20 and 21st September 2012 - Warwick

Convened by Dr Katherine Angel

The term ‘post-feminism’ has gained currency in recent years in the US and UK to diagnose a culture in which feminism, seen as having achieved its aim of equality between the sexes, is viewed as no longer relevant. Critiques of 'post-feminism' suggest that to historicise feminism is by definition an act of ‘turning one’s back’ on it; young women are required to look back at feminism as something from the past to be discarded.

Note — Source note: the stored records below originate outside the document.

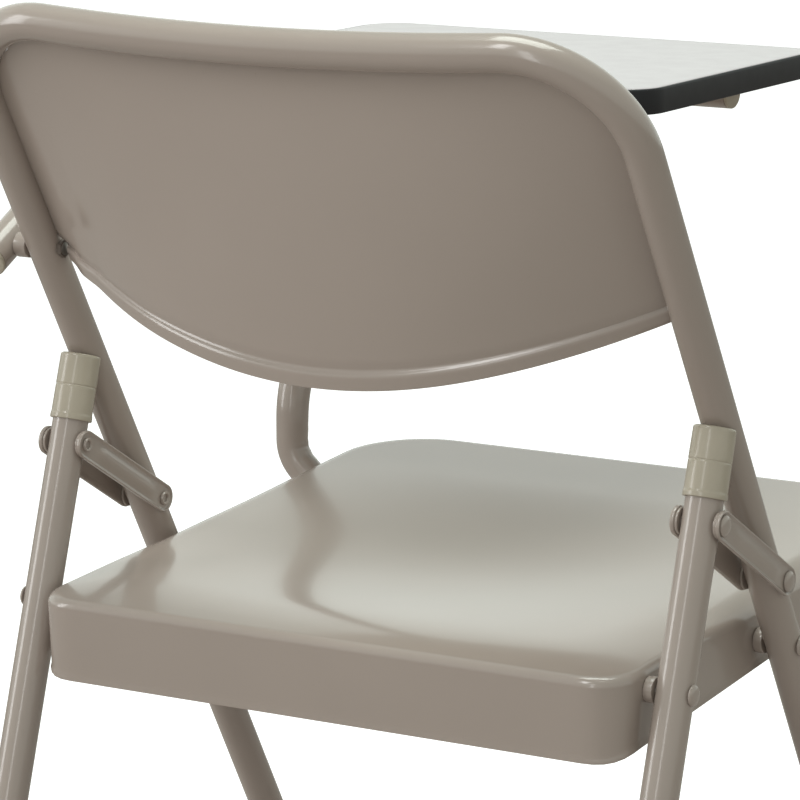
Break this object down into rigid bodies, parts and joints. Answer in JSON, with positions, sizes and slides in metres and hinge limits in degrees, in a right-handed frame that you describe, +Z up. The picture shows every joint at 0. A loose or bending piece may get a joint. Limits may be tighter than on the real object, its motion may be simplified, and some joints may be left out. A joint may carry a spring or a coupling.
{
  "type": "folding tablet arm chair",
  "caption": "Folding steel chair with bowed back panel, pressed seat, pivoted leg links and a writing tablet carried on a tube arm at the sitter's left.",
  "frame": {"origin": "on the floor, below the middle of the bounding box (tablet in front, rear feet behind, tablet on +X, rivet heads on -X)", "axes": "+Z up, the chair faces -Y, +X is the sitter's left, where the tablet arm is"},
  "size_m": [0.5064, 0.6296, 0.7747],
  "materials": {
    "frame_paint": "warm grey-beige gloss enamel",
    "panel_paint": "warm grey-beige gloss enamel on pressed sheet",
    "cap_plastic": "yellowish beige moulded plastic",
    "rivet_steel": "dull zinc-plated steel",
    "painted_rivet": "rivets and bushes painted with the frame",
    "black_nut": "black cap nut",
    "foot_rubber": "dark moulded rubber",
    "board_core": "brown particle board",
    "laminate_top": "pale grey-white laminate, satin",
    "edge_black": "black edge moulding"
  },
  "bodies": {
    "front_frame": {"front_frame": "frame_paint", "front_crossbar": "frame_paint", "front_foot_left": "foot_rubber", "front_foot_right": "foot_rubber", "back_panel": "panel_paint", "front_hinge_rivets": "painted_rivet", "front_hinge_bushes": "painted_rivet", "link_hinge_rivets": "painted_rivet", "arm_bolt": "rivet_steel", "arm_nut": "black_nut", "arm_spacer": "painted_rivet"},
    "link_left": {"link_plate_left_outer": "frame_paint", "link_plate_left_inner": "frame_paint", "link_washers_left": "painted_rivet"},
    "link_right": {"link_plate_right_outer": "frame_paint", "link_plate_right_inner": "frame_paint", "link_washers_right": "painted_rivet"},
    "rear_legs": {"rear_leg_left": "frame_paint", "rear_leg_right": "frame_paint", "rear_crossbar": "frame_paint", "rear_foot_left": "foot_rubber", "rear_foot_right": "foot_rubber", "leg_cap_left": "cap_plastic", "leg_cap_right": "cap_plastic", "cap_hinge_rivets": "painted_rivet", "rear_hinge_rivet_heads": "painted_rivet"},
    "seat": {"seat_pan": "panel_paint", "rear_hinge_studs": "painted_rivet", "rear_hinge_bushes": "painted_rivet", "bar_saddles": "frame_paint"},
    "arm": {"arm_tube": "frame_paint", "tablet_support_tube": "frame_paint", "arm_tube_caps": "cap_plastic", "tablet_board": "board_core", "tablet_laminate": "laminate_top", "tablet_edge": "edge_black", "tablet_screws": "rivet_steel"}
  },
  "joints": [
    {"name": "seat_hinge", "type": "hinge", "parent": "front_frame", "child": "seat", "pos_m": [-0.01678, 0.03624, 0.395], "axis": [-1, 0, 0], "range_deg": [0, 105]},
    {"name": "link_left_hinge", "type": "hinge", "parent": "front_frame", "child": "link_left", "pos_m": [-0.01678, 0.06229, 0.43977], "axis": [-1, 0, 0], "range_deg": [0, 126.2]},
    {"name": "link_right_hinge", "type": "hinge", "parent": "front_frame", "child": "link_right", "pos_m": [-0.01678, 0.06229, 0.43977], "axis": [-1, 0, 0], "range_deg": [0, 126.2]},
    {"name": "rear_legs_hinge", "type": "hinge", "parent": "link_left", "child": "rear_legs", "pos_m": [-0.01678, 0.14578, 0.48944], "axis": [1, 0, 0], "range_deg": [0, 77]},
    {"name": "arm_pivot", "type": "hinge", "parent": "front_frame", "child": "arm", "pos_m": [-0.01678, 0.16375, 0.61409], "axis": [1, 0, 0], "range_deg": [0, 20]}
  ],
  "couplings": [
    {"joint": "link_left_hinge", "follows": "seat_hinge", "ratio": 1.2013},
    {"joint": "link_right_hinge", "follows": "seat_hinge", "ratio": 1.2013},
    {"joint": "rear_legs_hinge", "follows": "seat_hinge", "ratio": 0.733}
  ]
}
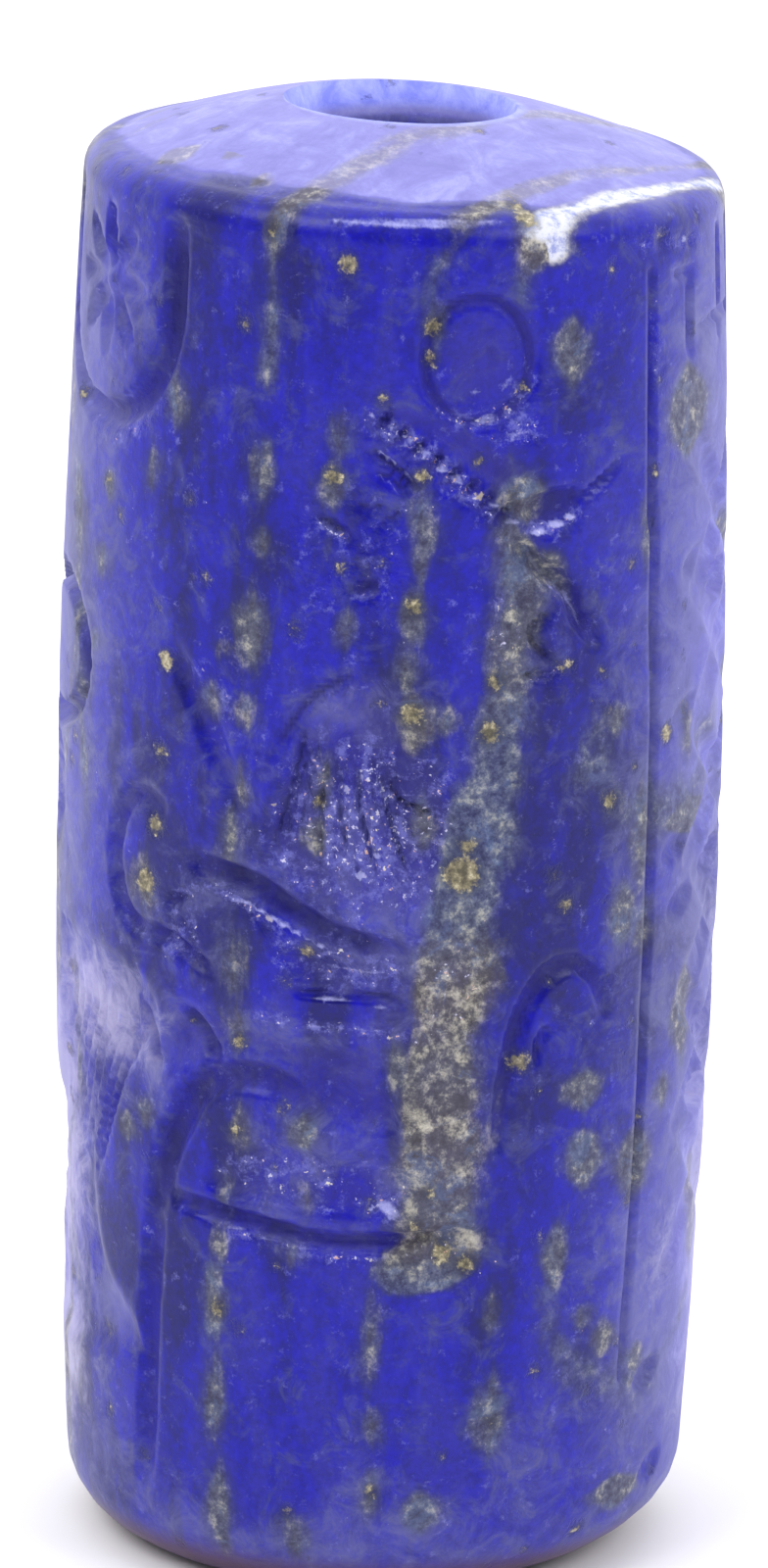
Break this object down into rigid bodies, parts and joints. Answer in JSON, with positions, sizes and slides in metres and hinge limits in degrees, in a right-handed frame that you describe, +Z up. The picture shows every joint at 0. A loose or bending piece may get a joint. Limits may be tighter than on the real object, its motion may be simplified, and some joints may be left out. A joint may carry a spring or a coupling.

This conference will explore where this diagnosis of 'post-feminism' leaves the writing of history specifically, but also writing more generally. How should historians look back, genealogically and critically, at the feminisms of the postwar period? What are the implications - methodological and political - of including second-wave feminism as a category of historical analysis in itself? And what are the narrative forms demanded by the attempt to write historically about feminist pasts - whether those of others or of ourselves?

Speakers include:

Dr Adrian Bingham (Senior Lecturer in Modern History, Sheffield University), author of Family Newspapers? Sex, Private Life, and the British Popular Press, 1918-1978, and Gender, Modernity, and the Popular Press in Inter-War Britain.

Ms Alison J Carr (Practice-led PhD student, Sheffield Hallam, Art and Design Research Centre), research on embodiment, glamour, and agency. 

Professor Kathy Davis (Senior Researcher, History and Culture, Utrecht), author of Reshaping the Female Body; Dubious Equalities and Embodied Differences, and The Making of Our Bodies, Ourselves.

Dr Jonathan Dean (Lecturer in Political Theory, Politics and International Studies, Leeds), author of Rethinking Contemporary Feminist Politics.

Dr Laura King (Postdoctoral Fellow, History, Warwick), research on fatherhood, masculinity and feminism.

Professor Barbara Marshall(Professor of Sociology at Trent University, Canada). Author of Engendering Modernity; and Configuring Gender. Current research on sexuality and age discourses in Western societies.